For a class project of Nicky's, Danny mentioned that when he was three years old, he wanted to be a firefighter for Halloween, but his grandfather Henry swore that as long as he was alive, no Reagan would ever be a member of the FDNY, got him into a police uniform, and he "never took it off" until he made Detective.

On the job for 15 years (as of season 1), Danny took a leave of absence from the New York City Police Department to serve two tours in the Iraq War as a Marine. (He had enlisted and served in the Marines shortly after high school and prior to joining the NYPD, and either stayed in the Marine Corps Reserve and was activated, or volunteered to reenlist at the start of the war.) Danny saw combat in Fallujah, and was the only member of his platoon to come home alive (resulting in some post-traumatic stress). During his time in the Marines, Danny was decorated for heroism.

He is old-school; his hotheadedness and harsh methods of detective work sometimes get him in trouble, which his father worries about. When asked if his son "crosses the line" and violates procedure from time to time, Frank answered, "I think he walks on the line". Danny is hard on other policemen and detectives when he feels they are unprofessional or not doing their duty to its utmost. He is currently assigned to the Detective Squad of the 54th Precinct, and partnered with Detective Maria Baez. In "Most Wanted", it is mentioned that he leads the Manhattan South Detective Borough in both collars and complaints. In "Love Stories", he and Baez are awarded the NYPD Medal for Valor for their actions in "Partners".

As a detective with the NYPD, Danny carries a Kahr K9 in 9×19mm as his duty weapon, and drives a Dodge Charger on duty, which replaced his previous Chevrolet Impala 9C1. He also owns a Glock 19 in 9×19mm, and previously used a Smith & Wesson 5946 in 9×19mm.
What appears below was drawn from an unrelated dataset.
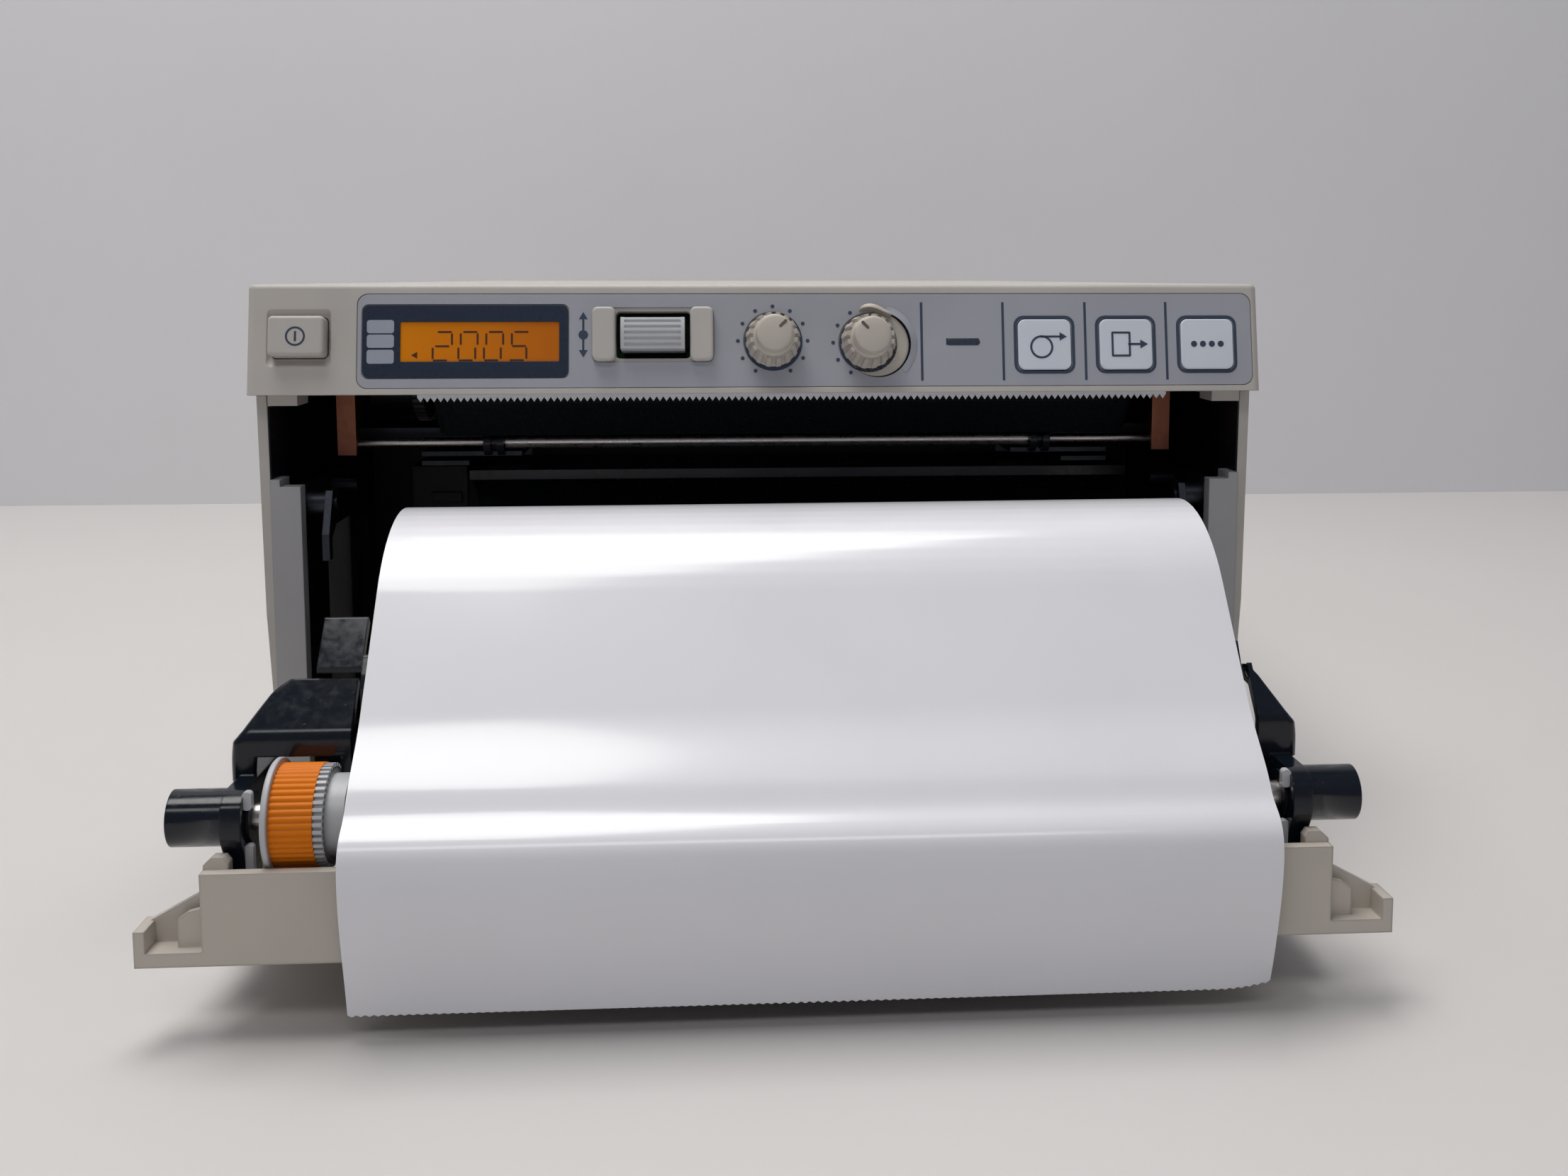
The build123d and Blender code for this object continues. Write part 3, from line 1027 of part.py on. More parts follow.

Danny drove a Jeep XJ Cherokee as his personal/family vehicle from Season 1 to Season 5, whilst Linda drove a rather troublesome 2001 Kia Sedona/Carnival; this vehicle was replaced when Henry lost his driver's license and gave Linda his car. In Season 6, Danny's Cherokee was replaced by a fourth-generation Ford Explorer.

Partners
Over his career, Danny has had numerous partners, with the show having cycled through various iterations until partnering with Maria Baez.
 Detective Darryl Reid (Malik Yoba) – As mentioned in a 2015 episode, Reid was partnered with Danny for "eight months seven years ago" (c. 2008). Reid's career came to an end (and put Danny's in jeopardy) when it was revealed that he planted evidence to secure a murder conviction.
 Detective DeMarcus King (Flex Alexander) – Was partnered with Danny in the pilot episode.
 Detective Ava Hotchkiss (Yvonna Kopacz Wright) – First partner of Danny's when he was assigned to Major Crimes. 
 Detective First Grade Jackie Curatola (Jennifer Esposito) – From 2010 until 2012, Danny was primarily partnered with Detective Jackie Curatola at the 54th Precinct. In 2012, Jackie took early retirement from the NYPD after starting to show signs of burning out.
 Detective Kate Lansing (Megan Ketch) – Assigned to replace Detective Curatola in 2012, Detective Kate Lansing worked with Danny for almost three months. She transferred back to Internal Affairs after the arrest of Captain Derek Elwood (Nestor Serrano), who framed Danny for possession of narcotics in order to prevent him from discovering his gambling problem.
 Detective Candice "Mac" McElroy (Megan Boone) – A temporary addition to the 54th Precinct, Detective Candice McElroy briefly served as Danny's partner in 2013.
 Detective First Grade Maria Baez (Marisa Ramirez) – Danny's partner since 2013, and someone he has known for almost 20 years. She previously spent three years with the Joint Bank Robbery Task Force until it was disbanded in 2011. Due to Reagan's long-standing positive relationship with Baez, fans have speculated as to whether they will become romantically involved.